I love all the pre-parent posts who have stringent black and white lists. "I will have a homebirth. I will breastfeed for 2 years.... " Sometimes the baby has other ideas and you have to eat your words. This is not a bad thing though. You become humble, and flexible!
post #53 of 56
Quote:
Originally Posted by AllisonR View Post
This.

I love all the pre-parent posts who have stringent black and white lists. "I will have a homebirth. I will breastfeed for 2 years.... " Sometimes the baby has other ideas and you have to eat your words. This is not a bad thing though. You become humble, and flexible!
yes, especially having dd first humbled me sooo quick. If i had had ds first i would have been pretty smug. DD shook me up real good.
post #54 of 56
I didn't expect the absolute and stunning joy I would feel every single time I look at her! I knew that i would love my DD, but the overwhelming swell of emotion has just floored me. I expected that she would sleep as a baby-HA HA HA HA HA. We are just getting into some actual (more than an hour at a time) sleep and she's 14 moths old. Honestly I expected it would be harder, especially the baby stage. Not that there weren't moments, there were some doozies, and the lack of sleep made me batty. But, I was so suprised to find just how much I could endure and cope with and still be happy. But maybe this is because I truly expected it to be very difficult. I also expected that sending her daycare would be hard (Both hubby and i work outside the home). I always wanted to be a stay at home mom, but it is not in our cards at the moment. DD started daycare at 5 months and she LOVES it! She is really social and loves to be out and about with others. She blows me kisses when I leave her, and is also very happy to see us when we pick her up. It has totally changed my opinion of daycar, at least for her. We have been truly fortunate with our DD. Mostly she's pretty easy, and the things that could be difficult are things that may try our patience, but are positive values for our family as well- she's very willful, determined and independent. These are great things! And she makes it easy for us to find ways to work with them that make it fun and exciting to see her grow and exert her independence. Most of my exasperated, frustrated moments end with me turning my head because she makes me laugh so hard. So blessed.
post #55 of 56
Quote:
Originally Posted by BetsyS View Post
Yes, I totally thought that you would tell a child to do something, they'd say "yes, ma'am", and they'd do it.
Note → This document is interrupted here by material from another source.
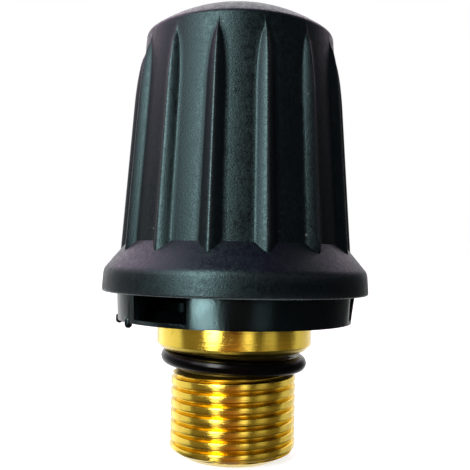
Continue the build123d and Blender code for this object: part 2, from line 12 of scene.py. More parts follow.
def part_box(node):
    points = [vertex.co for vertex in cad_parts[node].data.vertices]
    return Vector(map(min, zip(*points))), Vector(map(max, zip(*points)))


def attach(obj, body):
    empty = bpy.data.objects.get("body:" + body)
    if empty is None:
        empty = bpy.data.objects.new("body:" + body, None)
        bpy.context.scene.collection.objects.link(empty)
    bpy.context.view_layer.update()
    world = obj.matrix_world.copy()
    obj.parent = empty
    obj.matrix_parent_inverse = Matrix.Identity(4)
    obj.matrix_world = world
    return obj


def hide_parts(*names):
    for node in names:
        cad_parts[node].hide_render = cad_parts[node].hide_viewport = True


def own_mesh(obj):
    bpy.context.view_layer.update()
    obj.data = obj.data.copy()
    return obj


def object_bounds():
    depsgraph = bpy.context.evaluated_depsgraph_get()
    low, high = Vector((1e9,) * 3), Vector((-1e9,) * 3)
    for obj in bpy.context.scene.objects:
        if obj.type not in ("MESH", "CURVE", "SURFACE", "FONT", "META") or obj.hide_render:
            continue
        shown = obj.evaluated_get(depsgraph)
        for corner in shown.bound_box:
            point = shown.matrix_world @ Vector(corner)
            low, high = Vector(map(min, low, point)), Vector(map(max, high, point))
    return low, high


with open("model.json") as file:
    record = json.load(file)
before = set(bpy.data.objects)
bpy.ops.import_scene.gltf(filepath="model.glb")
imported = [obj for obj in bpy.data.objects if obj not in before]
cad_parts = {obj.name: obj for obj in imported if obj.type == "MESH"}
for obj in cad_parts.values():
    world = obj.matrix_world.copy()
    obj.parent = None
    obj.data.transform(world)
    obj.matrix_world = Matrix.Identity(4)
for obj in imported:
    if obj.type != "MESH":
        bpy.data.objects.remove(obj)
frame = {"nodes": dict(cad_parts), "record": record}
CAD_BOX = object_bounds()
MM = 0.001


def node_box(node):
    """Lowest and highest corner of a node, in millimetres."""
    low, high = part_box(node)
    return low / MM, high / MM


KNOB_LOW, KNOB_HIGH = node_box("knob_shell")
PLUG_LOW, PLUG_HIGH = node_box("plug_body")

# Knob outside
DOME_APEX = KNOB_HIGH.z
DOME_RADIUS = 26.2
DOME_CENTRE = DOME_APEX - DOME_RADIUS
RIM_RADIUS = 15.9
RIM_HEIGHT = DOME_CENTRE + math.sqrt(DOME_RADIUS ** 2 - RIM_RADIUS ** 2)
RIM_FILLET = 0.9
FOOT_RADIUS = 18.32
FOOT_HEIGHT = 17.55
SHOULDER_RADIUS = 22.12
SHOULDER_HEIGHT = 13.05
SHOULDER_FILLET = 1.9
FLANGE_RADIUS = 22.36
FLANGE_BOTTOM = KNOB_LOW.z
FLANGE_EDGE = 0.35
LIP_EDGE = 0.2
# How far the radius grows for each millimetre down
BODY_SLOPE = (FOOT_RADIUS - RIM_RADIUS) / (RIM_HEIGHT - FOOT_HEIGHT)
CONE_SLOPE = (SHOULDER_RADIUS - FOOT_RADIUS) / (FOOT_HEIGHT - SHOULDER_HEIGHT)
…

I also thought that if you followed all the rules (homemade baby food, offering a wide variety, etc, etc), then your kids would eat anything, and be those "good eaters" that everyone admires.

Seriously! I just thought if you were stern and consistant, children would just do what you say. Holy cow was I wrong about that.

We had one of those "good eaters" and were soooo smug about it. Then he turned 3 and doesn't want to try anything new, claims he doesn't like long-term favorites, etc. It is really frustrating.

I thought BF would be a breeze. I actually had zero concerns about it, I thought it would just happen naturally. In reality, it was very, very hard for us at first and that scared the crap out of me. Once it clicked though, it did become super-easy.

I thought I would BF for the first 3 months, DS weaned at 13 months or so.

Never, never, never, not in a million years did I ever think we would co-sleep. DS is four and still right there in the middle between us.

DH and I had no idea of what to expect. We had ZERO kid experience. I think the joint absense of expectations gave us the freedom to just be and live in the moment.
post #56 of 56
Quote:
Originally Posted by BetsyS View Post
I also thought that if you followed all the rules (homemade baby food, offering a wide variety, etc, etc), then your kids would eat anything, and be those "good eaters" that everyone admires.

Man, no kidding. We did everything "right" and our DS still became a picky eater at about 18 months. NO idea why.